Even the very best pictures of the baby Jesus and his family, the ones where the artist has really focused in on the softness of the baby’s skin, the warm bodies of the animals standing around heating the air with their breath, bending over the baby Jesus as if they were protecting God himself – even those pictures don’t tell the whole story.

You know the story by heart – how the whole town was jammed with travelers, nobody was there by choice. The emperor wanted them all counted and taxed and he could care less where they slept. Not his problem. Still, you have to wonder what happened to Joseph’s family. If Bethlehem was his hometown, then why didn’t his own people take them in? I don’t know, but they didn’t. Joseph and Mary got a stall instead of a room, which was not so bad, but still not an ideal situation. We are not sure what was in the stable. We know they got a feed trough, because that was where they laid their treasure, and that is when the picture was taken – right then, while the star was still shining brightly overhead and the angels were still singing in the rafters. The perfect moment captured.

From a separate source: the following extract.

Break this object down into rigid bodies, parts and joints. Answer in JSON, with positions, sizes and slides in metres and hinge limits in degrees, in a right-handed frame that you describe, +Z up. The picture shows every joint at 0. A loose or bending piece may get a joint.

But just a few minutes later, what did it look like? The hole in the heavens had closed up and the only music heard was the noisy chatter from the bar next door at the inn. Maybe, one of the cows stepped on a chicken and the resulting racket made the baby cry. As she leaned over to pick him up, Mary started crying too and when Joseph tried to comfort her, she told him she wanted her mother. If she had just married a nice boy from Nazareth, she said, she would be back home where she belonged instead of here with the smelly animals.

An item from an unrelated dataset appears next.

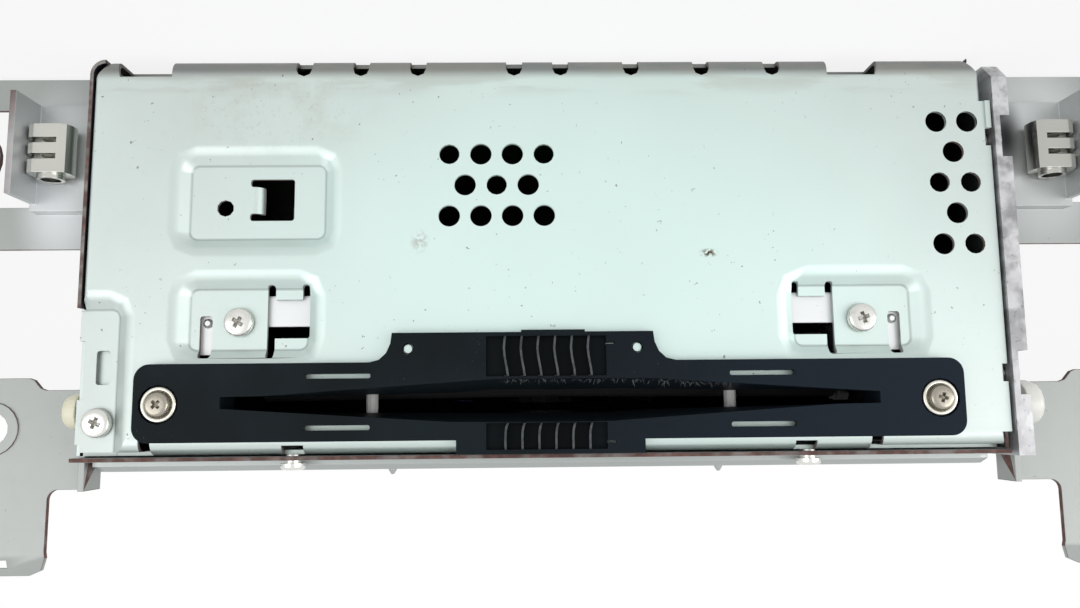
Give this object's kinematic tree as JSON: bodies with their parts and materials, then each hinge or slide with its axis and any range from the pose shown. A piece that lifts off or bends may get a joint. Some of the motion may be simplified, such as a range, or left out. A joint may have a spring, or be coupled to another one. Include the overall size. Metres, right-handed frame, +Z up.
{
  "type": "car cd radio",
  "caption": "Slot-loading car disc radio without its trim panel: sheet-steel case with a black slot bezel, heat-sink side plate and eared dashboard brackets.",
  "frame": {"origin": "centre of the case's underside, halfway along its depth", "axes": "+X to the right of a person who faces the front, +Y from the front to the rear, +Z up; the picture shows the object upside down"},
  "size_m": [0.256, 0.1722, 0.1007],
  "materials": {
    "steel": "zinc-plated, satin",
    "bracket_steel": "zinc-plated, satin, a little darker",
    "deck_steel": "bright plated",
    "aluminium": "raw, slightly dull",
    "screw": "bright nickel",
    "clip": "warm nickel",
    "bezel": "moulded, satin",
    "felt": "short pile",
    "cream": "moulded",
    "acetal": "moulded",
    "board": "solder mask",
    "rubber": "dull",
    "dark": "moulded",
    "lens": "coated",
    "flex": "polyimide film"
  },
  "bodies": {
    "chassis": {"front_plate": "steel", "case_tray": "steel", "top_cover": "steel", "rear_panel": "steel", "bracket_right": "bracket_steel", "bracket_left": "bracket_steel", "tuner_module": "deck_steel", "deck_base": "deck_steel", "disc_guide": "deck_steel", "traverse_plate": "deck_steel", "heat_sink": "aluminium", "spindle_motor": "aluminium", "sled_motor": "aluminium", "loading_motor": "aluminium", "bezel_washer_right": "screw", "bezel_washer_left": "screw", "bezel_screw_right": "screw", "bezel_screw_left": "screw", "deck_screw_right": "screw", "deck_screw_left": "screw", "cover_screw_right": "screw", "cover_screw_left": "screw", "corner_screw": "screw", "heat_sink_screw_lower": "screw", "heat_sink_screw_upper": "screw", "bracket_screw_right_lower": "screw", "bracket_screw_right_upper": "screw", "bracket_screw_left_lower": "screw", "bracket_screw_left_upper": "screw", "guide_rod": "screw", "clip_nut_right": "clip", "clip_nut_left": "clip", "antenna_socket": "clip", "slot_bezel": "bezel", "harness_connector": "bezel", "dust_felt_upper": "felt", "dust_felt_lower": "felt", "guide_button_right": "cream", "guide_button_left": "cream", "main_board": "board", "damper_1": "rubber", "damper_2": "rubber", "damper_3": "rubber", "power_amplifier": "dark", "power_capacitor": "dark", "flat_cable": "flex"},
    "spindle": {"turntable": "bezel"},
    "clamp": {"clamp_arm": "deck_steel"},
    "puck": {"clamp_puck": "dark"},
    "sled": {"pickup_sled": "dark", "objective_lens": "lens"},
    "screw": {"lead_screw": "screw"},
    "roller": {"roller_shaft": "screw", "loading_roller": "rubber"},
    "idler": {"idler_gear": "acetal"},
    "pinion": {"motor_pinion": "acetal"},
    "lever_right": {"sensor_lever_right": "acetal"},
    "lever_left": {"sensor_lever_left": "acetal"}
  },
  "joints": [
    {"name": "turntable_spin", "type": "hinge", "parent": "chassis", "child": "spindle", "pos_m": [-0.0018, 0.005, 0.066], "axis": [0, 0, 1], "continuous": true},
    {"name": "clamp_arm_lift", "type": "hinge", "parent": "chassis", "child": "clamp", "pos_m": [-0.0018, 0.062, 0.0744], "axis": [-1, 0, 0], "range_deg": [0, 3]},
    {"name": "clamp_puck_spin", "type": "hinge", "parent": "clamp", "child": "puck", "pos_m": [-0.0018, 0.005, 0.07], "axis": [0, 0, 1], "continuous": true},
    {"name": "sled_slide", "type": "slide", "parent": "chassis", "child": "sled", "axis": [1, 0, 0], "range_m": [0, 0.035]},
    {"name": "lead_screw_spin", "type": "hinge", "parent": "chassis", "child": "screw", "pos_m": [0.02, 0.019, 0.062], "axis": [1, 0, 0], "range_deg": [0, 4202]},
    {"name": "roller_spin", "type": "hinge", "parent": "chassis", "child": "roller", "pos_m": [-0.0018, -0.061, 0.0629], "axis": [1, 0, 0], "continuous": true},
    {"name": "idler_spin", "type": "hinge", "parent": "chassis", "child": "idler", "pos_m": [-0.0684, -0.04564, 0.058], "axis": [1, 0, 0], "continuous": true},
    {"name": "pinion_spin", "type": "hinge", "parent": "chassis", "child": "pinion", "pos_m": [-0.066, -0.03346, 0.0537], "axis": [1, 0, 0], "continuous": true},
    {"name": "sensor_lever_right_swing", "type": "hinge", "parent": "chassis", "child": "lever_right", "pos_m": [0.0482, -0.03, 0.07], "axis": [0, 0, 1], "range_deg": [0, 28], "stiffness_Nm_per_rad": 0.002},
    {"name": "sensor_lever_left_swing", "type": "hinge", "parent": "chassis", "child": "lever_left", "pos_m": [-0.0518, -0.03, 0.07], "axis": [0, 0, 1], "range_deg": [-28, 0]}
  ],
  "couplings": [
    {"joint": "lead_screw_spin", "follows": "sled_slide", "rad_per_m": 2094.4},
    {"joint": "idler_spin", "follows": "roller_spin", "ratio": -0.81818},
    {"joint": "pinion_spin", "follows": "roller_spin", "ratio": 1.8},
    {"joint": "sensor_lever_left_swing", "follows": "sensor_lever_right_swing", "ratio": -1}
  ]
}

Then she said she was sorry and Joseph said not to worry about it. He meant it, too. They both hurt all over and there was nothing to eat and it was cold as could be. But, God was still there, right in the middle of the picture. Peace was there, and joy, and love – not only in the best of times but also and especially in the worst of times – because during those times there could be no mistake about who God is and who is in charge.

It was God-With-Us. Not the God-Up-There somewhere who answers our prayers by lifting us out of our lives, but the God who comes to us in the midst of them – however far from home we are, however less than ideal our circumstances, however much or little our lives reflect the Christmas cards we send. That is where God is born, just there, in any cradle we will offer him, on any pile of straw we provide.

Any of us who have prayed to be transported into God’s presence this Christmas will get our wish – but, perhaps, not in the way we had thought. None of heaven’s escalators are going up tonight. Everybody up there is coming down tonight, right here, right into our own Bethlehem, bringing us the God who has decided to make his home in our hearts.

For unto us a child is born - to us a savior given. And he will be called Wonderful Counselor, Mighty God, Everlasting Father, Prince of Peace. The hum, the hope, the love surround us. The manger reminds us that we are to make God’s will possible in life. In all circumstances in our lives, we are to move from the birth of Jesus to the life of Jesus and allow all of Jesus to pervade, to invade, to encompass all aspects of our lives. We are to open our hearts and minds to the love and hope born in the Christ child. We are to live in the love that God provides. For unto us a child is born – unto us a savior given. Amen.